Paul Tremblay is a contemporary master of this. His novels are frequently described as slow-burns, and that’s accurate— but “slow” is doing a lot of work in that phrase. What he’s actually doing is building intimacy. He makes you know his characters the way you know people in your own life: imperfectly, affectionately, with a growing sense of what they stand to lose. When the horror arrives, it lands with the weight of something that’s happening to someone real.

In that light, the horror writer and the love poet are working the same quarry. Both are asking: “What does it mean to be this attached to the world? To people who can be taken from you? To a self that might not survive what’s coming?” The love poet writes toward that attachment. The horror writer writes from the terror of its loss.

What the Monster Is Always Standing In For

Look at the great horror works through this lens, and they reorganize themselves. “Hereditary” is about how grief deforms family bonds. “The Shining” is about the slow violence of a father’s self-destruction on the people who love him. “Mexican Gothic” is about the insidious ways that those who claim to love you can consume you instead. “Let the Right One In” is, improbably, one of the most tender love stories of the last twenty years!
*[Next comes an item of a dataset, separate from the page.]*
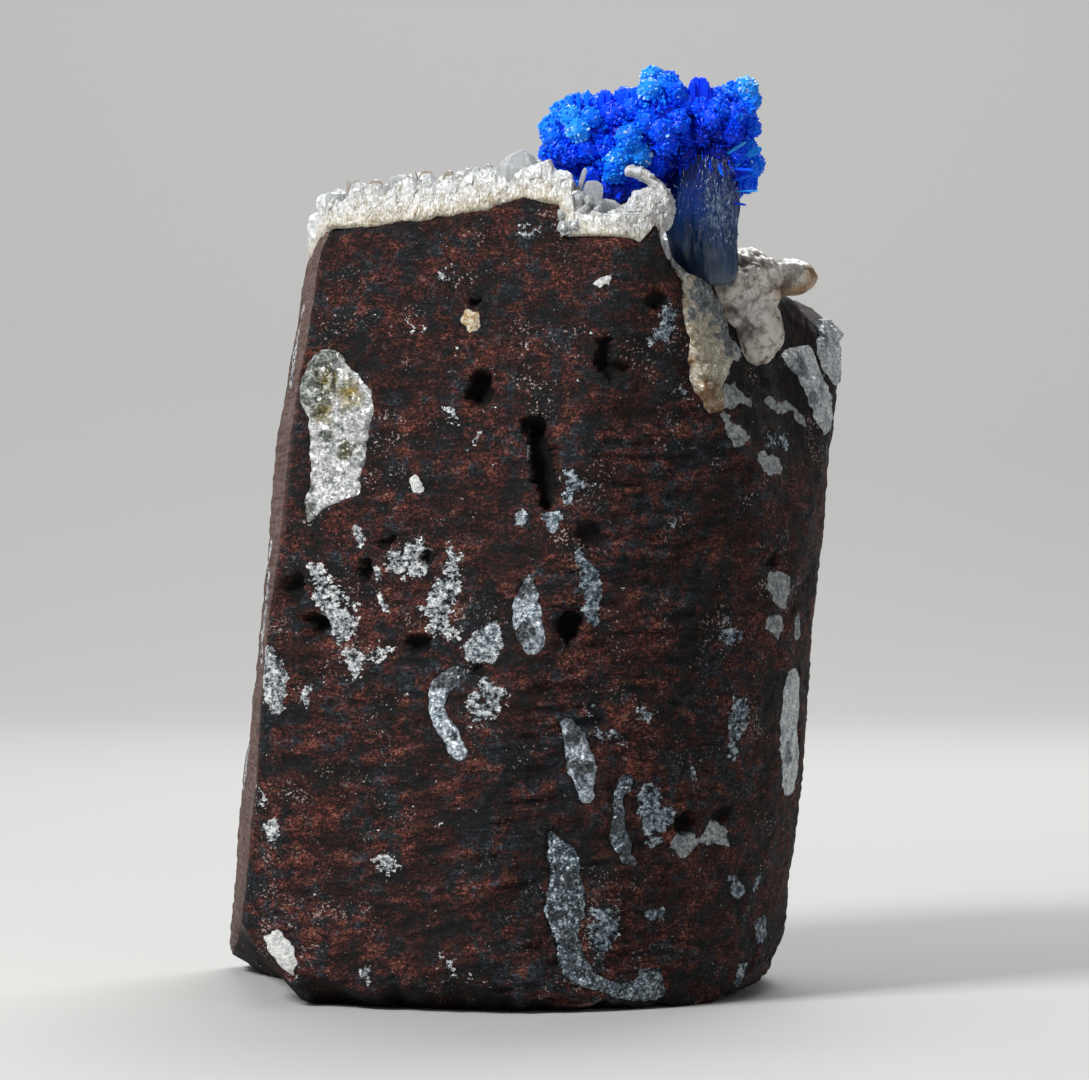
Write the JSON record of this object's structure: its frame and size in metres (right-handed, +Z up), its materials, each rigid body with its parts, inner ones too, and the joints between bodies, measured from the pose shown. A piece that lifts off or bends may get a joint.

The monster is almost always standing in for something: loss, illness, failure. The parts of ourselves we’re afraid to look at directly. Horror gives these things a shape so that we can face them on the page in a way we sometimes cannot face them in life. We face them as teeth, as shadow, as a face in the window. And when the story is working, when the writer has done their job, what you feel at the end isn’t just relief that the story is over. It’s grief… Because you cared. Because the horror worked the way it was supposed to: by making you love something first, and then showing you how easily it can be threatened.

That’s the open secret. The horror writers were writing about love all along. The monsters just helped them say it.